• [DATA SEGMENT]
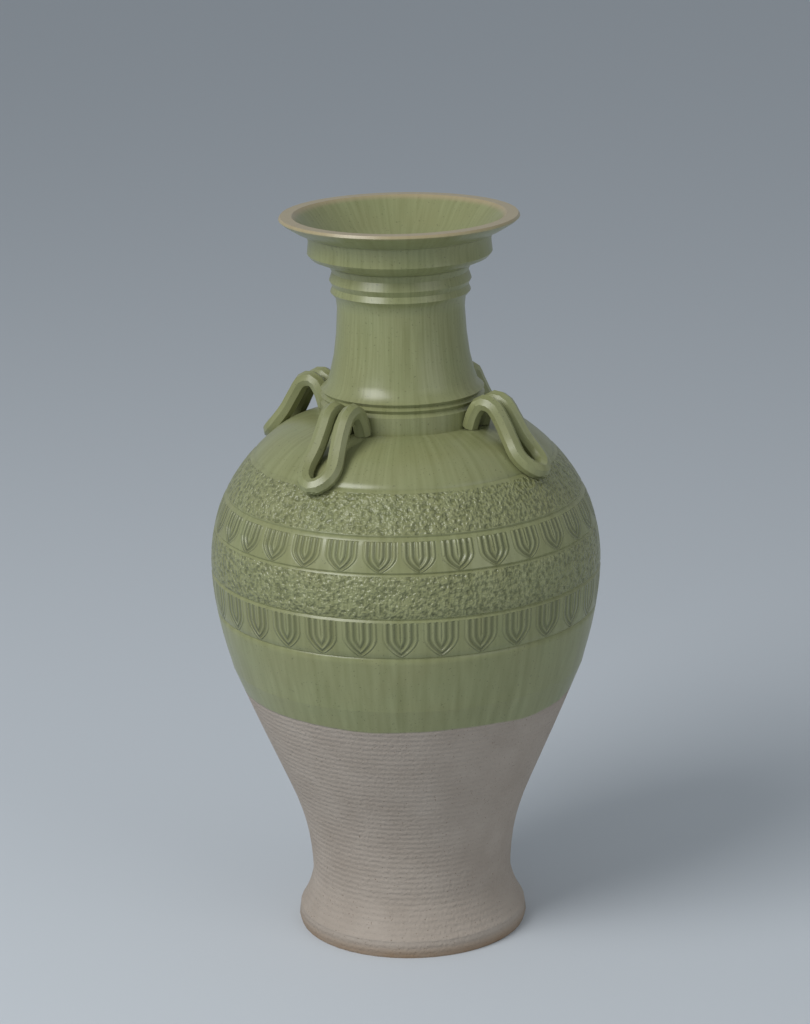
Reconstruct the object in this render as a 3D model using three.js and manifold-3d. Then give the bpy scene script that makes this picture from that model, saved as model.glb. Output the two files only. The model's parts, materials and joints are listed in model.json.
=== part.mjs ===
// Dish-mouth vase: thrown stoneware with a dished mouth, a ringed neck and four looped lugs.
// Millimetres, +Z up, origin at the middle of the foot's underside.
import * as THREE from "three";
import { mergeVertices } from "three/addons/utils/BufferGeometryUtils.js";
import Module from "manifold-3d";

const wasm = await Module();
wasm.setup();

// Heights of the seams where the thrown sections are luted together
const baseThickness = 10;
const bellySeamHeight = 162;
const collarHeight = 304;
const dishSeamHeight = 392;
const totalHeight = 420;

// Radii of the outside
const footRadius = 66.9;
const footEdgeRounding = 1.1;
const waistRadius = 58.1;
const bellySeamRadius = 101.4;
const bellyRadius = 111.5;
const shoulderFootRadius = 53;
const collarRadius = 46.8;
const neckRadius = 35.9;
const dishFloorRadius = 51.9;
const lipRadius = 67.4;

// Wall, incised lines and neck ribs
const wall = 6.5;
const neckWall = 6;
const grooveDepth = 0.9;
const grooveHalfWidth = 1.2;
const grooveHeights = [195.3, 217.9, 242.9, 261.7, 283.7];
const ribHeight = 3;

// Lugs: one clay coil folded double and pressed to the shoulder
const lugCount = 4;
const strandRadius = 4.8;
const strandSpacing = 12;
const loopWidth = 17;
const clearance = 0.3;

const segments = 48;
const clay = { color: 0x9c8f84, roughness: 0.85, metalness: 0 };
const glaze = { color: 0x7f8a55, roughness: 0.3, metalness: 0 };

const group = new THREE.Group();

function material(look) {
  return new THREE.MeshStandardMaterial(look);
}

// Turns a closed or axis-to-axis profile of [radius, height] points round the Z axis.
function turned(profile) {
  const points = profile.map(([r, z]) => new THREE.Vector2(r, z));
  return new THREE.LatheGeometry(points, segments).rotateX(Math.PI / 2);
}

// A smooth line through a few [radius, height] points, in the given number of steps.
function smooth(points, steps) {
  const curve = new THREE.CatmullRomCurve3(
    points.map(([r, z]) => new THREE.Vector3(r, 0, z)),
    false,
    "centripetal",
  );
  return curve.getPoints(steps).map((p) => [p.x, p.z]);
}

function add(name, geometry, look) {
  const mesh = new THREE.Mesh(geometry, material(look));
  mesh.name = name;
  group.add(mesh);
}

function solid(geometry) {
  const bare = new THREE.BufferGeometry();
  bare.setAttribute("position", geometry.getAttribute("position").clone());
  if (geometry.index) bare.setIndex(geometry.index.clone());
  const merged = mergeVertices(bare, 1e-3);
  return new wasm.Manifold(
    new wasm.Mesh({
      numProp: 3,
      vertProperties: merged.attributes.position.array,
      triVerts: new Uint32Array(merged.index.array),
    }),
  );
}

function geometryOf(made) {
  const mesh = made.getMesh();
  return new THREE.BufferGeometry()
    .setAttribute("position", new THREE.BufferAttribute(mesh.vertProperties, 3))
    .setIndex(new THREE.BufferAttribute(mesh.triVerts, 1));
}

// Outside of the lower section: flared foot edge, narrow waist, swelling side
const lowerOutside = smooth(
  [
    [footRadius - 0.9, baseThickness],
    [waistRadius + 4.5, baseThickness + 6],
    [waistRadius + 0.4, 28],
    [waistRadius, 35],
    [waistRadius + 2, 54.6],
    [waistRadius + 7.4, 75.6],
    [waistRadius + 17.7, 100.8],
    [waistRadius + 28.5, 126],
    [bellySeamRadius, bellySeamHeight],
  ],
  20,
);

// Outside of the upper section: full belly, rounded shoulder, step below the collar
const upperOutside = smooth(
  [
    [bellySeamRadius, bellySeamHeight],
    [bellyRadius - 3.3, 189],
    [bellyRadius, 220],
    [bellyRadius - 3.2, 246],
    [bellyRadius - 13.5, 268.8],
    [bellyRadius - 27.2, 285.6],
    [bellyRadius - 41.5, 297.4],
    [shoulderFootRadius, collarHeight],
  ],
  26,
);

// Cuts a shallow V into an outside line at each incised height.
function incised(line) {
  const radiusAt = (z) => {
    const i = Math.max(1, line.findIndex(([, h]) => h >= z));
    const [r0, z0] = line[i - 1];
    const [r1, z1] = line[i];
    return r0 + ((r1 - r0) * (z - z0)) / (z1 - z0);
  };
  const cuts = grooveHeights.flatMap((z) => [
    [radiusAt(z - grooveHalfWidth), z - grooveHalfWidth],
    [radiusAt(z) - grooveDepth, z],
    [radiusAt(z + grooveHalfWidth), z + grooveHalfWidth],
  ]);
  const clearOfCuts = ([, z]) => grooveHeights.every((h) => Math.abs(h - z) > 2 * grooveHalfWidth);
  return [...line.filter(clearOfCuts), ...cuts].sort((a, b) => a[1] - b[1]);
}

const neckOutside = [
  [collarRadius, collarHeight],
  [collarRadius, collarHeight + 10],
  [collarRadius - 2, collarHeight + 12],
  [collarRadius - 0.4, collarHeight + 14],
  [collarRadius - 2.4, collarHeight + 15.5],
  [collarRadius - 0.6, collarHeight + 17.5],
  [collarRadius - 4, collarHeight + 20.5],
  [neckRadius + 5, 330],
  [neckRadius + 2.6, 340],
  [neckRadius + 0.9, 353],
  [neckRadius, 368],
  [neckRadius + 0.6, 373.5],
  [neckRadius + ribHeight + 0.5, 377],
  [neckRadius + ribHeight - 0.8, 380.3],
  [neckRadius + ribHeight + 1, 383.5],
  [neckRadius + ribHeight - 0.6, 388.3],
  [neckRadius + 4.1, dishSeamHeight],
];

const dishOutside = [
  [neckRadius + 4.1, dishSeamHeight],
  [neckRadius + 5.6, dishSeamHeight + 1],
  [dishFloorRadius - 2, 396.6],
  [dishFloorRadius, 399],
  [dishFloorRadius - 0.7, 406],
  [dishFloorRadius + 0.3, 409.5],
  [lipRadius - 8.4, 412.8],
  [lipRadius - 1.6, 417],
  [lipRadius, 418.5],
  [lipRadius - 0.9, totalHeight],
];

// The inner line lies one wall inside the outer one, from top to bottom.
function insideOf(line, thickness, every) {
  return line
    .filter((_, i) => i % every === 0 || i === line.length - 1)
    .map(([r, z]) => [r - thickness, z])
    .reverse();
}

function closed(profile) {
  return [...profile, profile[0]];
}

const neckBore = neckRadius - neckWall;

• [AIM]
Repeat the material from above exactly, word for word.

• [RESULT OF THIS EXERCISE]
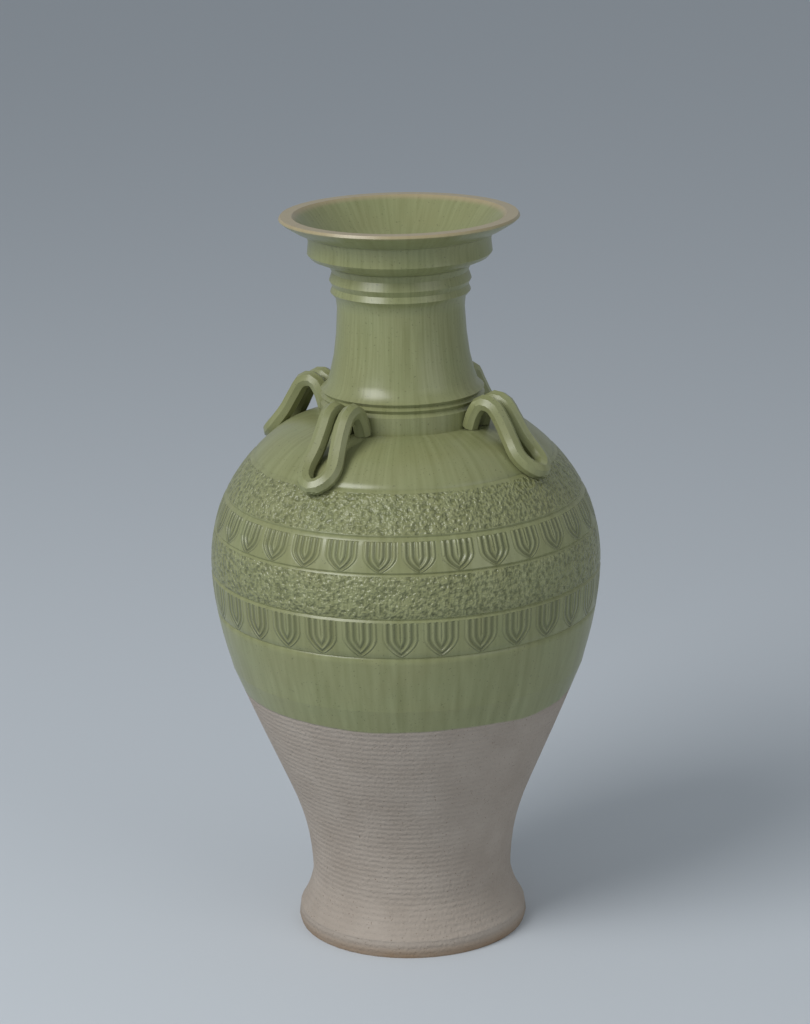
Reconstruct the object in this render as a 3D model using three.js and manifold-3d. Then give the bpy scene script that makes this picture from that model, saved as model.glb. Output the two files only. The model's parts, materials and joints are listed in model.json.
=== part.mjs ===
// Dish-mouth vase: thrown stoneware with a dished mouth, a ringed neck and four looped lugs.
// Millimetres, +Z up, origin at the middle of the foot's underside.
import * as THREE from "three";
import { mergeVertices } from "three/addons/utils/BufferGeometryUtils.js";
import Module from "manifold-3d";

const wasm = await Module();
wasm.setup();

// Heights of the seams where the thrown sections are luted together
const baseThickness = 10;
const bellySeamHeight = 162;
const collarHeight = 304;
const dishSeamHeight = 392;
const totalHeight = 420;

// Radii of the outside
const footRadius = 66.9;
const footEdgeRounding = 1.1;
const waistRadius = 58.1;
const bellySeamRadius = 101.4;
const bellyRadius = 111.5;
const shoulderFootRadius = 53;
const collarRadius = 46.8;
const neckRadius = 35.9;
const dishFloorRadius = 51.9;
const lipRadius = 67.4;

// Wall, incised lines and neck ribs
const wall = 6.5;
const neckWall = 6;
const grooveDepth = 0.9;
const grooveHalfWidth = 1.2;
const grooveHeights = [195.3, 217.9, 242.9, 261.7, 283.7];
const ribHeight = 3;

// Lugs: one clay coil folded double and pressed to the shoulder
const lugCount = 4;
const strandRadius = 4.8;
const strandSpacing = 12;
const loopWidth = 17;
const clearance = 0.3;

const segments = 48;
const clay = { color: 0x9c8f84, roughness: 0.85, metalness: 0 };
const glaze = { color: 0x7f8a55, roughness: 0.3, metalness: 0 };

const group = new THREE.Group();

function material(look) {
  return new THREE.MeshStandardMaterial(look);
}

// Turns a closed or axis-to-axis profile of [radius, height] points round the Z axis.
function turned(profile) {
  const points = profile.map(([r, z]) => new THREE.Vector2(r, z));
  return new THREE.LatheGeometry(points, segments).rotateX(Math.PI / 2);
}

// A smooth line through a few [radius, height] points, in the given number of steps.
function smooth(points, steps) {
  const curve = new THREE.CatmullRomCurve3(
    points.map(([r, z]) => new THREE.Vector3(r, 0, z)),
    false,
    "centripetal",
  );
  return curve.getPoints(steps).map((p) => [p.x, p.z]);
}

function add(name, geometry, look) {
  const mesh = new THREE.Mesh(geometry, material(look));
  mesh.name = name;
  group.add(mesh);
}

function solid(geometry) {
  const bare = new THREE.BufferGeometry();
  bare.setAttribute("position", geometry.getAttribute("position").clone());
  if (geometry.index) bare.setIndex(geometry.index.clone());
  const merged = mergeVertices(bare, 1e-3);
  return new wasm.Manifold(
    new wasm.Mesh({
      numProp: 3,
      vertProperties: merged.attributes.position.array,
      triVerts: new Uint32Array(merged.index.array),
    }),
  );
}

function geometryOf(made) {
  const mesh = made.getMesh();
  return new THREE.BufferGeometry()
    .setAttribute("position", new THREE.BufferAttribute(mesh.vertProperties, 3))
    .setIndex(new THREE.BufferAttribute(mesh.triVerts, 1));
}

// Outside of the lower section: flared foot edge, narrow waist, swelling side
const lowerOutside = smooth(
  [
    [footRadius - 0.9, baseThickness],
    [waistRadius + 4.5, baseThickness + 6],
    [waistRadius + 0.4, 28],
    [waistRadius, 35],
    [waistRadius + 2, 54.6],
    [waistRadius + 7.4, 75.6],
    [waistRadius + 17.7, 100.8],
    [waistRadius + 28.5, 126],
    [bellySeamRadius, bellySeamHeight],
  ],
  20,
);

// Outside of the upper section: full belly, rounded shoulder, step below the collar
const upperOutside = smooth(
  [
    [bellySeamRadius, bellySeamHeight],
    [bellyRadius - 3.3, 189],
    [bellyRadius, 220],
    [bellyRadius - 3.2, 246],
    [bellyRadius - 13.5, 268.8],
    [bellyRadius - 27.2, 285.6],
    [bellyRadius - 41.5, 297.4],
    [shoulderFootRadius, collarHeight],
  ],
  26,
);

// Cuts a shallow V into an outside line at each incised height.
function incised(line) {
  const radiusAt = (z) => {
    const i = Math.max(1, line.findIndex(([, h]) => h >= z));
    const [r0, z0] = line[i - 1];
    const [r1, z1] = line[i];
    return r0 + ((r1 - r0) * (z - z0)) / (z1 - z0);
  };
  const cuts = grooveHeights.flatMap((z) => [
    [radiusAt(z - grooveHalfWidth), z - grooveHalfWidth],
    [radiusAt(z) - grooveDepth, z],
    [radiusAt(z + grooveHalfWidth), z + grooveHalfWidth],
  ]);
  const clearOfCuts = ([, z]) => grooveHeights.every((h) => Math.abs(h - z) > 2 * grooveHalfWidth);
  return [...line.filter(clearOfCuts), ...cuts].sort((a, b) => a[1] - b[1]);
}

const neckOutside = [
  [collarRadius, collarHeight],
  [collarRadius, collarHeight + 10],
  [collarRadius - 2, collarHeight + 12],
  [collarRadius - 0.4, collarHeight + 14],
  [collarRadius - 2.4, collarHeight + 15.5],
  [collarRadius - 0.6, collarHeight + 17.5],
  [collarRadius - 4, collarHeight + 20.5],
  [neckRadius + 5, 330],
  [neckRadius + 2.6, 340],
  [neckRadius + 0.9, 353],
  [neckRadius, 368],
  [neckRadius + 0.6, 373.5],
  [neckRadius + ribHeight + 0.5, 377],
  [neckRadius + ribHeight - 0.8, 380.3],
  [neckRadius + ribHeight + 1, 383.5],
  [neckRadius + ribHeight - 0.6, 388.3],
  [neckRadius + 4.1, dishSeamHeight],
];

const dishOutside = [
  [neckRadius + 4.1, dishSeamHeight],
  [neckRadius + 5.6, dishSeamHeight + 1],
  [dishFloorRadius - 2, 396.6],
  [dishFloorRadius, 399],
  [dishFloorRadius - 0.7, 406],
  [dishFloorRadius + 0.3, 409.5],
  [lipRadius - 8.4, 412.8],
  [lipRadius - 1.6, 417],
  [lipRadius, 418.5],
  [lipRadius - 0.9, totalHeight],
];

// The inner line lies one wall inside the outer one, from top to bottom.
function insideOf(line, thickness, every) {
  return line
    .filter((_, i) => i % every === 0 || i === line.length - 1)
    .map(([r, z]) => [r - thickness, z])
    .reverse();
}

function closed(profile) {
  return [...profile, profile[0]];
}

const neckBore = neckRadius - neckWall;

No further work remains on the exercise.